I have single-end smallRNAseq data and I have to trim the adapter (adapter sequence: AGATCGGAAGAGCACACGTCTGAACTCCAGTCAC
). After trimming the adapter using the bbduk command mentioned below, I checked the reads in my data and they still have the overhangs of the adapter as shown below.
The adapter overhangs can be seen below:
cat bbduk_trimmed_small_RNA_001.fastq | grep TCGCAGGGAAATCATCTGATTA
TCGCAGGGAAATCATCTGATTAGATCGGAAGA
TCGCAGGGAAATCATCTGATTAGATCGGAA
TCGCAGGGAAATCATCTGATTAAGATCGGAAGAA
TTCGCAGGGAAATCATCTGATTAGAA
or can be seen here: https://postimg.cc/image/knuvtyv0d/
This trimming was done using bbduk.sh (bbmap tools: https://jgi.doe.gov/data-and-tools/bbtools/bb-tools-user-guide/bbduk-guide/). Here NEB-SE.fa file has the adapter sequence mentioned above.

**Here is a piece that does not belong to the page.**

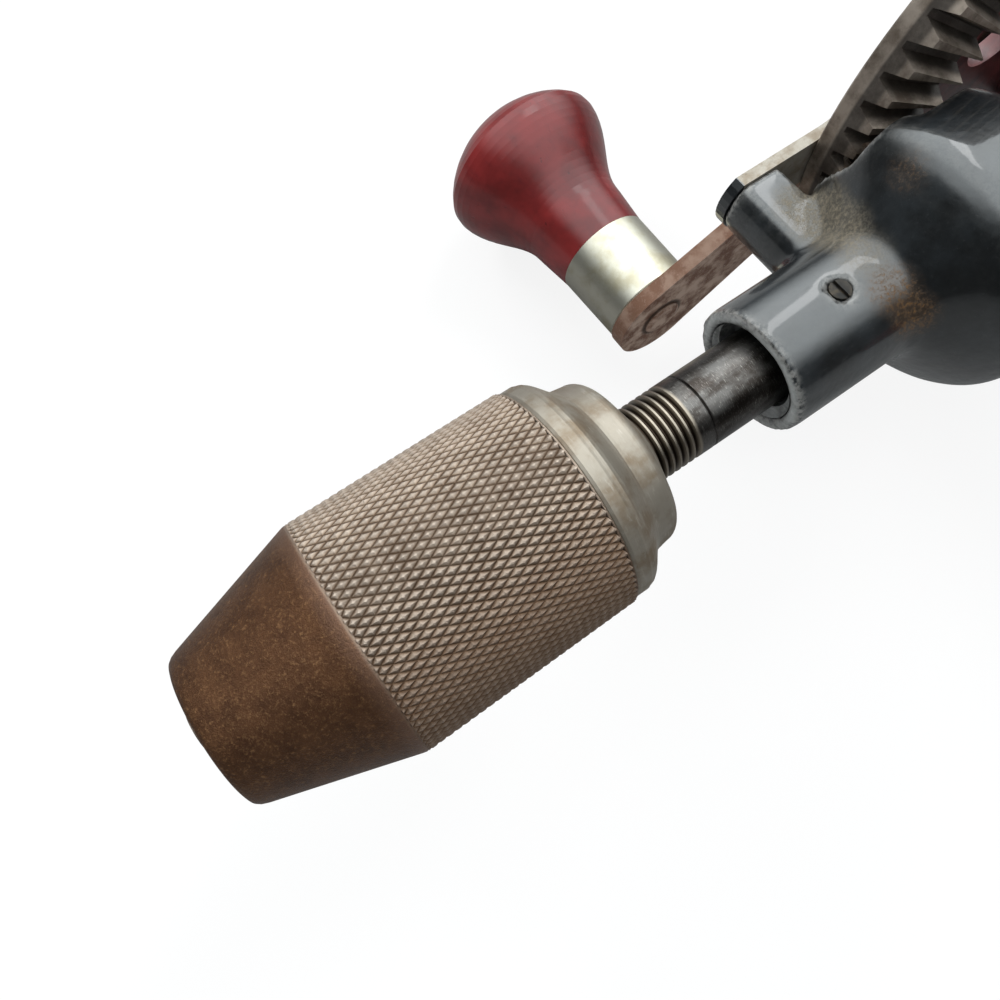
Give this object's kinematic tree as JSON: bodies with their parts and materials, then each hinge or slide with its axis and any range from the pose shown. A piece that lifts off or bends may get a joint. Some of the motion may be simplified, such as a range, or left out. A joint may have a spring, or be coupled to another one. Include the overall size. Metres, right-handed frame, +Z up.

bbduk.sh -Xmx1g in=small_RNA_001.fastq out=bbduk_trimmed_small_RNA_001.fastq ref=NEB-SE.fa ktrim=r k=13 mink=6 minlength=18 hdist=0
I could reduce the kmer size k=4
, but that would risk into trimming the false positives. How can I completely get rid of these adapter sequences from my data without trimming false positives?
Yes, that's the full original sequence in the example. I had separated my data into aligned fastq and unaligned fastq files and randomly selected that read from aligned fasq file to look into unaligned fastq dataset. Turns the unaligned dataset also has this read but with adapter overhangs.
I did align the dataset using bowtie with
-v 1
option which allows for one mismatch. Is that what you were referring to when you said "Your aligner should deal with any extraneous bases while it does the alignment."?It would appear that
bowtie
is not able to soft-clip the adapter sequences.Since you have BBTools installed can you align your data with
bbmap.sh
usingambig=all vslow perfectmode maxsites=1000
(@Brian recommended these parameters with this note: It should be very fast in that mode (despite the vslow flag). Vslow mainly removes masking of low-complexity repetitive kmers, which is not usually a problem but can be with extremely short sequences like microRNAs)